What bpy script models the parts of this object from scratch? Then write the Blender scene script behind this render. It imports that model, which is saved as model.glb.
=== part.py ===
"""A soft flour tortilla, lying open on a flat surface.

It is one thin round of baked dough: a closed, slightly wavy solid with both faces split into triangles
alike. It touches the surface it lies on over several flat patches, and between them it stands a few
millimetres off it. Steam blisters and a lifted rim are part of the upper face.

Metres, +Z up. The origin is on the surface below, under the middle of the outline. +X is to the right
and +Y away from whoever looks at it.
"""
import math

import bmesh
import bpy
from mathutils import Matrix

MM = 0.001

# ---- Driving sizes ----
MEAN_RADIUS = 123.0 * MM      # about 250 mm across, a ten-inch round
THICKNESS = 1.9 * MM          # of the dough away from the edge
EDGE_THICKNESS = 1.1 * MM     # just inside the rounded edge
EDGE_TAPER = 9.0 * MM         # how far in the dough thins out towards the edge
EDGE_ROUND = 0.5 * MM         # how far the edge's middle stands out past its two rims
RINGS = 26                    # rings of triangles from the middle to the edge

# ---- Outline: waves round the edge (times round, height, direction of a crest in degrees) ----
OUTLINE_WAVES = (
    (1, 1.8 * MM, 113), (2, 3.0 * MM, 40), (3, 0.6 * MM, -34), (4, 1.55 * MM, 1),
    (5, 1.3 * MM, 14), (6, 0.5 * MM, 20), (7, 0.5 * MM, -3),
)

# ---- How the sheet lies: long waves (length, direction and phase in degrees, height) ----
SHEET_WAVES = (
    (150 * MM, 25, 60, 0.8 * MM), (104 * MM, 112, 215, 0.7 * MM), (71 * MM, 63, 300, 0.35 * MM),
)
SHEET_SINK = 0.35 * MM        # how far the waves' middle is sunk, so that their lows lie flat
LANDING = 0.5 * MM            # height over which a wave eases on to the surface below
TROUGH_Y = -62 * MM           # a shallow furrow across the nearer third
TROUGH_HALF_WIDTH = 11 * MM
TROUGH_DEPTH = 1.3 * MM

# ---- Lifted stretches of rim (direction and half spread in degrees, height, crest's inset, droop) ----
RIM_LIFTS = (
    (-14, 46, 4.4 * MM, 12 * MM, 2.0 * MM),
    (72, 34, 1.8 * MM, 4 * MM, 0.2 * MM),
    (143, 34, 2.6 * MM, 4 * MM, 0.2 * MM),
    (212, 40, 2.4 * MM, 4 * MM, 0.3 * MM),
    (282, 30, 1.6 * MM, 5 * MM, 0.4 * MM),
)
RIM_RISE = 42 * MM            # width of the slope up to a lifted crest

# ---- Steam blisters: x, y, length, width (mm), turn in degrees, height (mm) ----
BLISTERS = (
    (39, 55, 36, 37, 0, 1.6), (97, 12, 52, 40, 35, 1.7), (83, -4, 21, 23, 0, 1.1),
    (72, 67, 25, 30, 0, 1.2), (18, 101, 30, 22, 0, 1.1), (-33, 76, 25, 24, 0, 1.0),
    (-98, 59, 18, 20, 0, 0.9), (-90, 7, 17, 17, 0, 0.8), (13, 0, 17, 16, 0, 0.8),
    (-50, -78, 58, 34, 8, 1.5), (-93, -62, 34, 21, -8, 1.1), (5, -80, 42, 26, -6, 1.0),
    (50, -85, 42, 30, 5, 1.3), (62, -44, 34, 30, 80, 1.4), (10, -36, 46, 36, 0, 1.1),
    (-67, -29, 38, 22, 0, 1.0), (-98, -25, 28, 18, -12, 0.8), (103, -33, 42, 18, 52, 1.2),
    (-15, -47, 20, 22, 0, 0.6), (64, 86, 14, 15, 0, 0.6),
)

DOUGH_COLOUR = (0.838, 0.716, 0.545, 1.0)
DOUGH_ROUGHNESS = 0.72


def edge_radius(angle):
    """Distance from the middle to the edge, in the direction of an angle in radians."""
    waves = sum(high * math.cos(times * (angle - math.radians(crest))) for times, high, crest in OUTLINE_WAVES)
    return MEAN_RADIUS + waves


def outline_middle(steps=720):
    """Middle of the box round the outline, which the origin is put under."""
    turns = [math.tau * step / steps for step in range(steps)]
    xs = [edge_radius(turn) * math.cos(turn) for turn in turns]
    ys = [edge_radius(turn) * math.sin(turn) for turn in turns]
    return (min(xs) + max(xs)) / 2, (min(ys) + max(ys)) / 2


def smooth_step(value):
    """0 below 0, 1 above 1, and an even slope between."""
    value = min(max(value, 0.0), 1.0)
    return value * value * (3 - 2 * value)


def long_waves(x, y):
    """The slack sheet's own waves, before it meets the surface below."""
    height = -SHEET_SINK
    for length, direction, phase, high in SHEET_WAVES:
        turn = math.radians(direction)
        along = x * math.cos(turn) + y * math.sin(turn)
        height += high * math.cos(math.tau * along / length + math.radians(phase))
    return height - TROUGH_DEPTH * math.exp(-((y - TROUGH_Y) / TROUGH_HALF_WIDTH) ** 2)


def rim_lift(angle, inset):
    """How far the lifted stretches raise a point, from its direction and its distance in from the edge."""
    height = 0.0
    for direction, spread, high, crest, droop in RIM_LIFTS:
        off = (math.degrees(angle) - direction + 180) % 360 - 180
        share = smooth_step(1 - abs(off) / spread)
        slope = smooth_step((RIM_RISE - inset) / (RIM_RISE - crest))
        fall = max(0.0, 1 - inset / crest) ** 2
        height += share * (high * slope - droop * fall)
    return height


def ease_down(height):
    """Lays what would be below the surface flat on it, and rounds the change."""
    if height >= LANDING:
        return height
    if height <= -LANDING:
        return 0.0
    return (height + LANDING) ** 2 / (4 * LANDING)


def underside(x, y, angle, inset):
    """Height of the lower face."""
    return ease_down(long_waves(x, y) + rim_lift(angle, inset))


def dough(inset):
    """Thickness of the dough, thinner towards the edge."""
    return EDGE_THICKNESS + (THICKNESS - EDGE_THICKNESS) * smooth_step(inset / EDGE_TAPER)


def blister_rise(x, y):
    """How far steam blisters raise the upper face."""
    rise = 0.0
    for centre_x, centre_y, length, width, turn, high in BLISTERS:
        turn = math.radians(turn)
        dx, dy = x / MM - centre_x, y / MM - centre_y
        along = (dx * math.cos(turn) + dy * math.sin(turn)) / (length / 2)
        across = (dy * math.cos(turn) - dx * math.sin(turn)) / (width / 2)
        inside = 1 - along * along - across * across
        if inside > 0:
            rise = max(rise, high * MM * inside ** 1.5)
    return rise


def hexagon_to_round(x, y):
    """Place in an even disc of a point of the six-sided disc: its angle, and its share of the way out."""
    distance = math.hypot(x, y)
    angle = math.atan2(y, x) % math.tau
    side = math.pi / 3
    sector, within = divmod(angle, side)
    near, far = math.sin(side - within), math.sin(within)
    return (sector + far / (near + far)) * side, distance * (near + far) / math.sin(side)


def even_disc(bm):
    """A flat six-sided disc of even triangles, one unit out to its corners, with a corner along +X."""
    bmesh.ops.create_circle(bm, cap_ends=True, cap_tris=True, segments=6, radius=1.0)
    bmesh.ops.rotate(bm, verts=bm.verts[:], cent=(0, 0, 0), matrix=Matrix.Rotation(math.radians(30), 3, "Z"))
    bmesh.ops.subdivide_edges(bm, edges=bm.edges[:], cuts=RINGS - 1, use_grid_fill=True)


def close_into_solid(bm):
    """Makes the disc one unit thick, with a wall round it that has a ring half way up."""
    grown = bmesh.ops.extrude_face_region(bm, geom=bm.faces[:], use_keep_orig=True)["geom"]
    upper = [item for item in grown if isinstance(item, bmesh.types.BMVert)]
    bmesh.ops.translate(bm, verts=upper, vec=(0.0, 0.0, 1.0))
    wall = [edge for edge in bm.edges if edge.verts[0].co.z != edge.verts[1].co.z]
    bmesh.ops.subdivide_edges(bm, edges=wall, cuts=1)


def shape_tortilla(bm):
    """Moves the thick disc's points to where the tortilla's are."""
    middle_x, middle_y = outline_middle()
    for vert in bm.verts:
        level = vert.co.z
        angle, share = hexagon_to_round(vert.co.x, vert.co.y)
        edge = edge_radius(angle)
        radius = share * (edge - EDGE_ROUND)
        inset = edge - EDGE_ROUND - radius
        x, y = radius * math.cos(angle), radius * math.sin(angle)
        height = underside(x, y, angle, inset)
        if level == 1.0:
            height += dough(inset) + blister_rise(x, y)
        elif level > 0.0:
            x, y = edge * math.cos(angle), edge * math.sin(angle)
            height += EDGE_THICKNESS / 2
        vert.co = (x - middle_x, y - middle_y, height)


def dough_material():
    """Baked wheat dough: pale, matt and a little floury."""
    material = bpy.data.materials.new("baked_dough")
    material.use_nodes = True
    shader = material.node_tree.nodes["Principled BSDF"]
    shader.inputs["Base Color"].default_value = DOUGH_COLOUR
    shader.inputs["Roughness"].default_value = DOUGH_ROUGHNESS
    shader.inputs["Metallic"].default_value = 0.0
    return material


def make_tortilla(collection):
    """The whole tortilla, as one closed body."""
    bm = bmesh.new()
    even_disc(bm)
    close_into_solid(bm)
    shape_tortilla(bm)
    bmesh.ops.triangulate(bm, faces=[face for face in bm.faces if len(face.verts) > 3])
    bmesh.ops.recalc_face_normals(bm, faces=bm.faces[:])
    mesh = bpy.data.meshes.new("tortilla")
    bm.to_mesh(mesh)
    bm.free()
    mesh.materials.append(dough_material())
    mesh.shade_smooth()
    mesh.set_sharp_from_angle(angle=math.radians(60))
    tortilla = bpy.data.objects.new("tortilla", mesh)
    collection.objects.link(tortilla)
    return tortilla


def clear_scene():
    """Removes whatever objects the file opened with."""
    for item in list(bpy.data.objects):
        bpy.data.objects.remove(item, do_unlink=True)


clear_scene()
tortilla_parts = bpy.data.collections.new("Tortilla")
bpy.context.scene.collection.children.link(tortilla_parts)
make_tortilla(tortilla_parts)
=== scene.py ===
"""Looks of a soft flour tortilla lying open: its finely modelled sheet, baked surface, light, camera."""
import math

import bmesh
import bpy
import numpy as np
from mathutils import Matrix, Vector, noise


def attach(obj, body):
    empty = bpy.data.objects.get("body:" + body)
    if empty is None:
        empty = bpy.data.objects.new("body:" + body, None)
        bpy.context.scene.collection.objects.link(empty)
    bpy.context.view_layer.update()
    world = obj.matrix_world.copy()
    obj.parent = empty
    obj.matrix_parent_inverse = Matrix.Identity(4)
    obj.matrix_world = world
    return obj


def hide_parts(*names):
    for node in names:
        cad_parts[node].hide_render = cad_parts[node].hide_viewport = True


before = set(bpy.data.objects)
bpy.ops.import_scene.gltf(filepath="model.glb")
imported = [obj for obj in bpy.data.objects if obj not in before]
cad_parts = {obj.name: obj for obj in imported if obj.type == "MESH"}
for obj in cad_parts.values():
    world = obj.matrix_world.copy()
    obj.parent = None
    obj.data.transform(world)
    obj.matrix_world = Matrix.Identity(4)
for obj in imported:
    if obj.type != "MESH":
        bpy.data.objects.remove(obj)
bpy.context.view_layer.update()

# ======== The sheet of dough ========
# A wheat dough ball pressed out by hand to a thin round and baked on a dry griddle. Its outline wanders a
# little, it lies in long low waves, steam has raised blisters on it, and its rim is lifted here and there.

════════

Prompt ->
Extract the lines above from the one containing "cad_parts[node].hide_render = cad_parts[node].hide_viewport" to the last line, both included, exactly as written.

Exercise result ->
        cad_parts[node].hide_render = cad_parts[node].hide_viewport = True


before = set(bpy.data.objects)
bpy.ops.import_scene.gltf(filepath="model.glb")
imported = [obj for obj in bpy.data.objects if obj not in before]
cad_parts = {obj.name: obj for obj in imported if obj.type == "MESH"}
for obj in cad_parts.values():
    world = obj.matrix_world.copy()
    obj.parent = None
    obj.data.transform(world)
    obj.matrix_world = Matrix.Identity(4)
for obj in imported:
    if obj.type != "MESH":
        bpy.data.objects.remove(obj)
bpy.context.view_layer.update()

# ======== The sheet of dough ========
# A wheat dough ball pressed out by hand to a thin round and baked on a dry griddle. Its outline wanders a
# little, it lies in long low waves, steam has raised blisters on it, and its rim is lifted here and there.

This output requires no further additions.